= Written task =
Copy out all of the material exactly.
--------------------------------
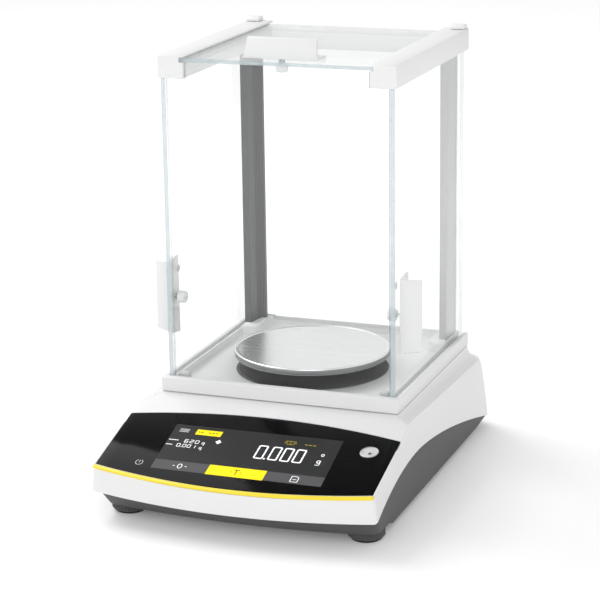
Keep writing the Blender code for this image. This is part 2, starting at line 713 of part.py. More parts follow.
def make_side_door(side, word):
    low_x, high_x = sorted((side * (DOOR_OUTER_X - GLASS), side * DOOR_OUTER_X))
    pivot = (side * DOOR_OUTER_X, DOOR_FRONT, HANDLE_MID_Z)
    low = (low_x, DOOR_FRONT, SHIELD_TOP_Z - DOOR_SINK)
    high = (high_x, DOOR_FRONT + DOOR_LENGTH, RAIL_TOP_Z - RAIL_HEIGHT + SLOT_DEPTH - GAP)
    door = box(f"side_door_{word}", low, high, clear_glass(), pivot)
    cut_rods(door, ((side * DOOR_OUTER_X, DOOR_FRONT + HANDLE_BACK + 4.0, HANDLE_MID_Z), 2.4, 20, "X"))


def make_top_door():
    half = RAIL_OUTER_X - RAIL_WIDTH + SLOT_DEPTH - GAP
    door = box("top_door", (-half, DOOR_FRONT, TOP_GLASS_Z),
               (half, DOOR_FRONT + DOOR_LENGTH, TOP_GLASS_Z + 3.0), clear_glass(),
               (0, DOOR_FRONT, TOP_GLASS_Z))
    cut_rods(door, ((0, DOOR_FRONT + HANDLE_BACK + 4.0, TOP_GLASS_Z), 2.4, 20, "Z"))


def handle_profile():
    """Section of a handle, (out from the glass, back from its front face): flange and curved fin."""
    fin = [(HANDLE_REACH * part, 5.0 * part ** 2) for part in np.linspace(0, 1, 6)]
    back = [(HANDLE_REACH * part, 5.0 * part ** 2 + HANDLE_THICK) for part in np.linspace(1, 0.25, 5)]
    flange = [(HANDLE_THICK + 0.4, 5.0), (HANDLE_THICK, HANDLE_FLANGE), (0, HANDLE_FLANGE)]
    return [(float(a), float(b)) for a, b in fin + back + flange]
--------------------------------
= Written response =
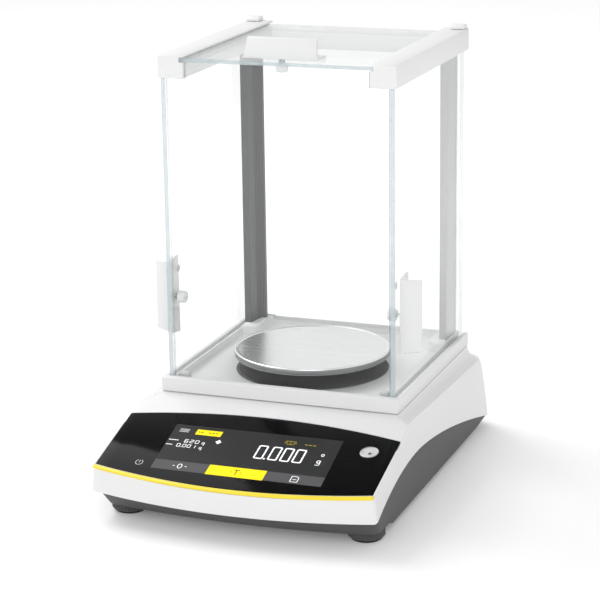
Keep writing the Blender code for this image. This is part 2, starting at line 713 of part.py. More parts follow.
def make_side_door(side, word):
    low_x, high_x = sorted((side * (DOOR_OUTER_X - GLASS), side * DOOR_OUTER_X))
    pivot = (side * DOOR_OUTER_X, DOOR_FRONT, HANDLE_MID_Z)
    low = (low_x, DOOR_FRONT, SHIELD_TOP_Z - DOOR_SINK)
    high = (high_x, DOOR_FRONT + DOOR_LENGTH, RAIL_TOP_Z - RAIL_HEIGHT + SLOT_DEPTH - GAP)
    door = box(f"side_door_{word}", low, high, clear_glass(), pivot)
    cut_rods(door, ((side * DOOR_OUTER_X, DOOR_FRONT + HANDLE_BACK + 4.0, HANDLE_MID_Z), 2.4, 20, "X"))


def make_top_door():
    half = RAIL_OUTER_X - RAIL_WIDTH + SLOT_DEPTH - GAP
    door = box("top_door", (-half, DOOR_FRONT, TOP_GLASS_Z),
               (half, DOOR_FRONT + DOOR_LENGTH, TOP_GLASS_Z + 3.0), clear_glass(),
               (0, DOOR_FRONT, TOP_GLASS_Z))
    cut_rods(door, ((0, DOOR_FRONT + HANDLE_BACK + 4.0, TOP_GLASS_Z), 2.4, 20, "Z"))


def handle_profile():
    """Section of a handle, (out from the glass, back from its front face): flange and curved fin."""
    fin = [(HANDLE_REACH * part, 5.0 * part ** 2) for part in np.linspace(0, 1, 6)]
    back = [(HANDLE_REACH * part, 5.0 * part ** 2 + HANDLE_THICK) for part in np.linspace(1, 0.25, 5)]
    flange = [(HANDLE_THICK + 0.4, 5.0), (HANDLE_THICK, HANDLE_FLANGE), (0, HANDLE_FLANGE)]
    return [(float(a), float(b)) for a, b in fin + back + flange]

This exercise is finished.